With regards to interpreting the laws, I mostly agree with you, although I certainly haven’t delved as deep into the true meaning of law in society.

But I still don’t understand what you actually expect from maintainers of free and open source software. In prior comments you have used words like “empathy” but I’m wondering in more specific terms what you mean. What should be maintained, and what should be abondoned? What should stay stable and what should be updated?

I ask because when you say stuff like

> I am just deeply saddened how any attempt to suggest that there were and should still be some implied cultural norms regarding expectations

I’d feel very differently about that comment based on the “expectations” that are “implied”.

And perhaps your answers might help me out a bit, to be honest. There are plenty of times when I use an open source library and get annoyed by the decisions of upstream developers, but I often wonder if my annoyance should be directed at upstream at all, or at myself.


I'm not arguing against a base level of empathy and care for maintainers.

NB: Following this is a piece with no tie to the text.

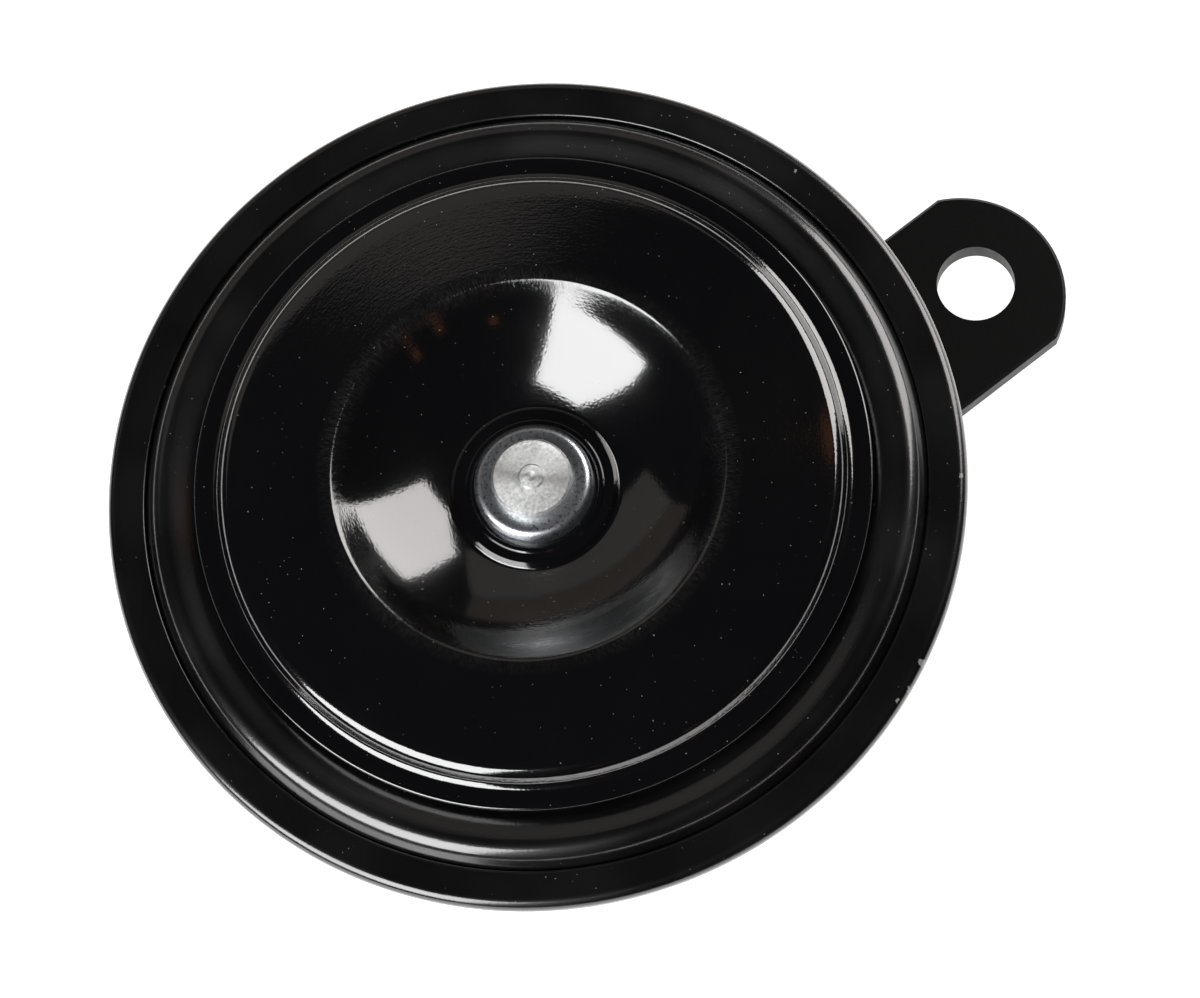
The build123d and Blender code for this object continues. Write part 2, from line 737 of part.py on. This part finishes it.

I'm arguing FOR a base level of empathy and care FROM maintainers WHO CHOOSE to build for-profit products in the open, and that empathy for all parties should be the base expectation from a healthy community, rather than the narcissistic view of "nobody owes their communities anything, regardless of context".

The narssisist view leads to the behaviour of Minio, Bambu, etc becoming an accepted norm; to the abuse, exploitation, and deterioration of open source communities by for-profit orgs.


I am agreeing with you, sorry if that wasn’t clear.

I was just expressing frustration that a lot of people seem to think this is imposing some kind of undue burden on them when I’ve always just thought of it as the cost of existing in society is to…have some empathy?